Bright luminescence from indirect and strongly bound excitons in hBN

TL;DR

This study demonstrates that bulk hexagonal boron nitride exhibits bright, stable luminescence due to strongly bound indirect excitons with high quantum yield, confirmed by experimental and theoretical analysis, making it promising for optoelectronic applications.

Contribution

It provides the first quantitative analysis of excitonic luminescence efficiency in hBN, revealing the indirect exciton nature and high quantum yield comparable to direct bandgap semiconductors.

Findings

Quantum yield of ~50% at 10 K

Luminescence remains stable up to room temperature

Exciton binding energy of 300 meV

Abstract

A quantitative analysis of the excitonic luminescence efficiency in hexagonal boron nitride (hBN) is carried out by cathodoluminescence in the ultraviolet range and compared with zinc oxide and diamond single crystals.
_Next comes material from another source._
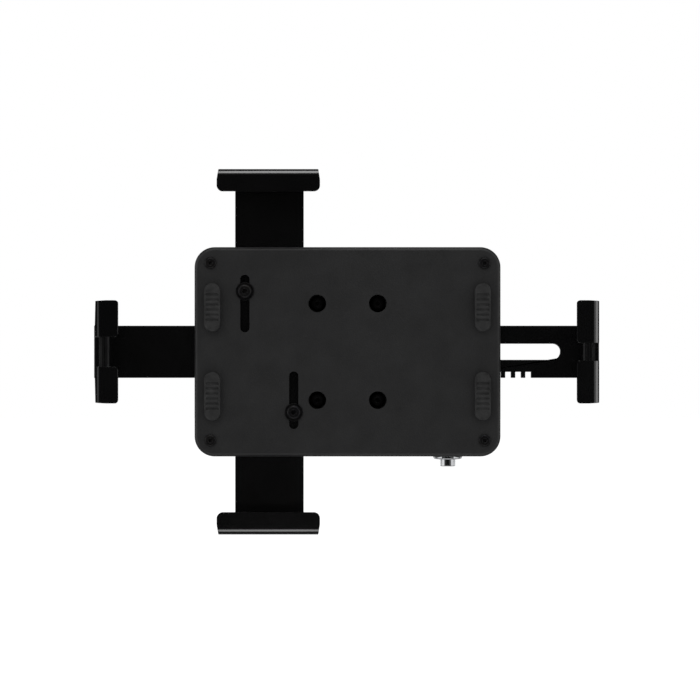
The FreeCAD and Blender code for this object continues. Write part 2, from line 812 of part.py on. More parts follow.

A high quantum yield value of ~50% is found for hBN at 10 K comparable to that of direct bandgap semiconductors. This bright luminescence at 215 nm remains stable up to room temperature, evidencing the strongly bound character of excitons in bulk hBN. Ab initio calculations of the exciton dispersion confirm the indirect nature of the lowest-energy exciton whose binding energy is found equal to 300 meV, in agreement with the thermal stability observed in luminescence. The direct exciton is found at a higher energy but very close to the indirect one, which solves the long debated Stokes shift in bulk hBN.